Version History¶

A short history of VTC versions, the differences between them, and what changes if you're migrating from an older version. Also a comparison with the LENA system, which is often used in the same research field.

VTC versions¶

Each version is a re-trained model; the most recent ones use a stronger underlying speech model and reach noticeably higher accuracy.

	VTC 1.0 (2020)	VTC 1.5 (2025)	VTC 2.0 (2025)	VTC 2.1 (2025)
Underlying speech model	PyanNet	Whisper-based	BabyHuBERT	BabyHuBERT
Average F1 (BabyTrain-2025 validation set)	50.9%	53.6%	64.6%	66.9%
Speaker labels	CHI(KCHI), OCH, MAL, FEM, SPEECH	KCHI, OCH, MAL, FEM	KCHI, OCH, MAL, FEM	KCHI, OCH, MAL, FEM
Python version	3.7+ (conda)	3.13+ (uv)	3.13+ (uv)	3.13+ (uv)
Repository	MarvinLvn/voice-type-classifier	LAAC-LSCP/VTC-IS-25	LAAC-LSCP/VTC	LAAC-LSCP/VTC

VTC 2.x is built on BabyHuBERT, a self-supervised speech model trained specifically on child-centred audio, which is the main reason for the accuracy jump from earlier versions. The largest gains over VTC 1.0 are on the other-children (OCH) and adult-male (MAL) categories — both more than 20 percentage points of F1 better in VTC 2.1 than in VTC 1.0 on BabyTrain-2025. (See the accuracy table on the home page for the per-class numbers.)

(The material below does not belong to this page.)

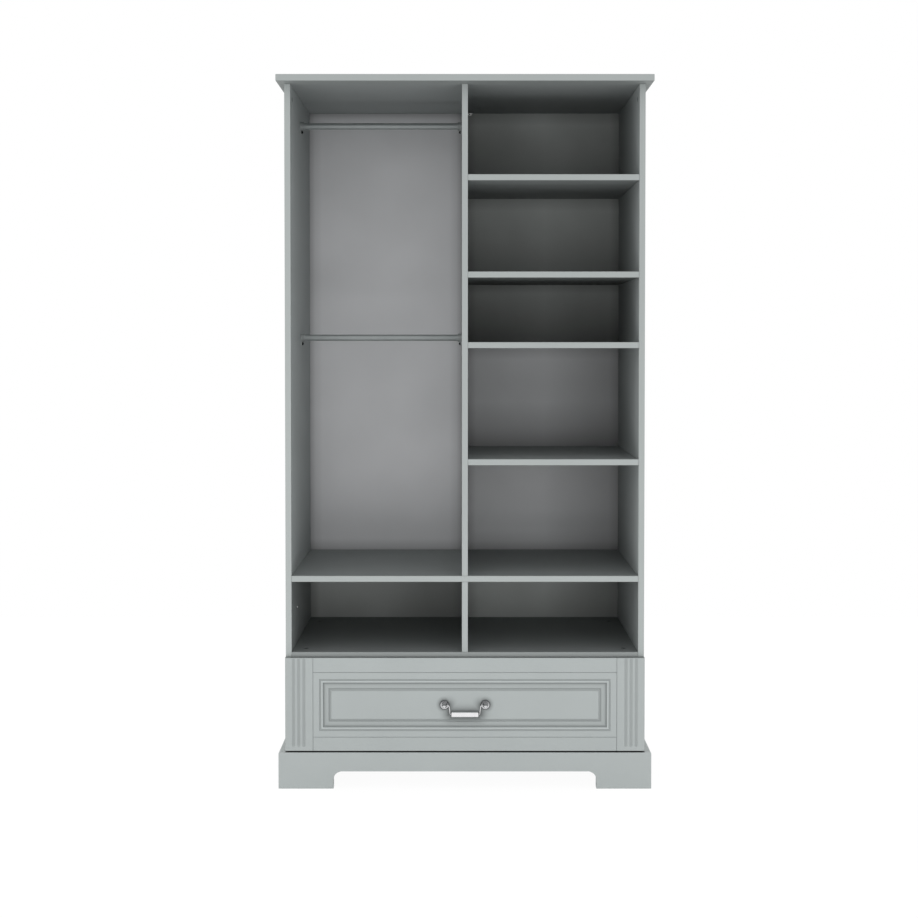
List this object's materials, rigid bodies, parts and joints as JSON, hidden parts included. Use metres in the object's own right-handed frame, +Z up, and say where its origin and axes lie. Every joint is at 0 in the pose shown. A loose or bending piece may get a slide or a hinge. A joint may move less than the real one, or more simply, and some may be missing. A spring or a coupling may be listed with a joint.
{
  "type": "open wardrobe with drawer",
  "caption": "Tall open wardrobe: a hanging space with rails beside fixed shelves, two low bays and a full-width drawer with a bail handle, on an arched plinth.",
  "frame": {"origin": "on the floor, under the middle of the wardrobe's box in X and Y", "axes": "+Z up, the open front faces -Y, +X to the right of someone who looks at the front"},
  "size_m": [1.006, 0.589, 1.917],
  "materials": {
    "grey_paint": "satin grey-green paint on board",
    "back_paint": "thin painted fibreboard",
    "grey_board": "unpainted grey board",
    "drawer_board": "light grey melamine",
    "chrome": "polished chrome",
    "bracket_metal": "grey die-cast",
    "zinc_steel": "zinc plated",
    "black_steel": "blackened steel",
    "black_plastic": "black polymer",
    "white_plastic": "white polymer"
  },
  "bodies": {
    "carcass": {"top_board": "grey_paint", "left_side_panel": "grey_paint", "right_side_panel": "grey_paint", "upper_divider": "grey_paint", "lower_divider": "grey_paint", "middle_shelf": "grey_paint", "bottom_board": "grey_paint", "base_board": "grey_paint", "shelf_1": "grey_paint", "shelf_2": "grey_paint", "shelf_3": "grey_paint", "shelf_4": "grey_paint", "back_panel": "back_paint", "lower_back_panel": "back_paint", "plinth_front": "grey_paint", "plinth_left": "grey_paint", "plinth_right": "grey_paint", "rear_rail": "grey_board", "corner_block_front_left": "grey_board", "corner_block_front_right": "grey_board", "corner_block_rear_left": "grey_board", "corner_block_rear_right": "grey_board", "glide_front_left": "black_plastic", "glide_front_right": "black_plastic", "glide_rear_left": "black_plastic", "glide_rear_right": "black_plastic", "upper_rail": "chrome", "lower_rail": "chrome", "upper_rail_left_bracket": "bracket_metal", "upper_rail_right_bracket": "bracket_metal", "lower_rail_left_bracket": "bracket_metal", "lower_rail_right_bracket": "bracket_metal", "upper_rail_left_screw": "black_steel", "upper_rail_right_screw": "black_steel", "lower_rail_left_screw": "black_steel", "lower_rail_right_screw": "black_steel", "left_side_panel_cam": "zinc_steel", "right_side_panel_cam": "zinc_steel", "bottom_cam_front_left": "zinc_steel", "bottom_cam_front_right": "zinc_steel", "bottom_cam_rear_left": "zinc_steel", "bottom_cam_rear_right": "zinc_steel", "wall_cap": "white_plastic", "angle_bracket": "white_plastic", "slide_outer_left": "zinc_steel", "slide_outer_right": "zinc_steel"},
    "slide_middle_left": {"slide_middle_left": "zinc_steel"},
    "slide_middle_right": {"slide_middle_right": "zinc_steel"},
    "drawer": {"drawer_front": "grey_paint", "drawer_left_side": "drawer_board", "drawer_right_side": "drawer_board", "drawer_back": "drawer_board", "drawer_bottom": "drawer_board", "slide_inner_left": "zinc_steel", "slide_inner_right": "zinc_steel", "handle_post_left": "chrome", "handle_post_right": "chrome"},
    "handle": {"handle_bail": "chrome", "handle_grip": "chrome"}
  },
  "joints": [
    {"name": "drawer_slide", "type": "slide", "parent": "carcass", "child": "drawer", "axis": [0, -1, 0], "range_m": [0, 0.4]},
    {"name": "left_slide_extension", "type": "slide", "parent": "carcass", "child": "slide_middle_left", "axis": [0, -1, 0], "range_m": [0, 0.2]},
    {"name": "right_slide_extension", "type": "slide", "parent": "carcass", "child": "slide_middle_right", "axis": [0, -1, 0], "range_m": [0, 0.2]},
    {"name": "handle_swing", "type": "hinge", "parent": "drawer", "child": "handle", "pos_m": [0, -0.2805, 0.2285], "axis": [-1, 0, 0], "range_deg": [-14, 100]}
  ],
  "couplings": [
    {"joint": "left_slide_extension", "follows": "drawer_slide", "ratio": 0.5},
    {"joint": "right_slide_extension", "follows": "drawer_slide", "ratio": 0.5}
  ]
}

What "F1 = 66.9%" means in practice

F1 is a single summary number per category, averaged across the four. A higher number means the model agrees more often with human annotators; it does not translate directly into "right 66.9% of the time" or "wrong 33.1% of the time." For a richer breakdown, see the per-category numbers and discussion on the home page.

Migrating from VTC 1.0¶

What you'll need to change in your scripts and pipelines if you're moving from the original VTC.

Label set has changed. The combined CHI label (which lumped KCHI + OCH together) and the SPEECH label no longer exist. If you depend on either, combine KCHI and OCH in your downstream scripts.
Output formats are unchanged at the format level: VTC 2 still writes RTTM, and now additionally produces a CSV.
Fresh install required. VTC 2 cannot run inside a VTC 1.0 conda environment. Follow the Getting Started page to set up a clean install with uv.

VTC vs. LENA¶

VTC and LENA both label speakers in child-centred recordings, but they are different products with different licensing, hardware, and category schemes. They are not interchangeable.

	VTC 2	LENA
Cost	Free, open-source	Commercial
Hardware	Any Unix machine; runs on any WAV file	Requires a LENA-branded recorder
Speaker classes	KCHI, OCH, MAL, FEM	CHN, CXN, MAN, FAN (plus others)
Transparency	Code and model weights publicly available	Proprietary
Input format	Any WAV audio (16 kHz mono)	LENA `.its` files
Customisable to your data	Yes — via fine-tuning or threshold re-tuning	No

VTC is not a drop-in replacement for LENA. The categories are similar in spirit but not equivalent, and counts produced by the two systems on the same audio will differ. If your study compares to or reuses LENA results, treat any cross-system comparison with care. For detailed accuracy comparisons between the two systems, see the ExELang book.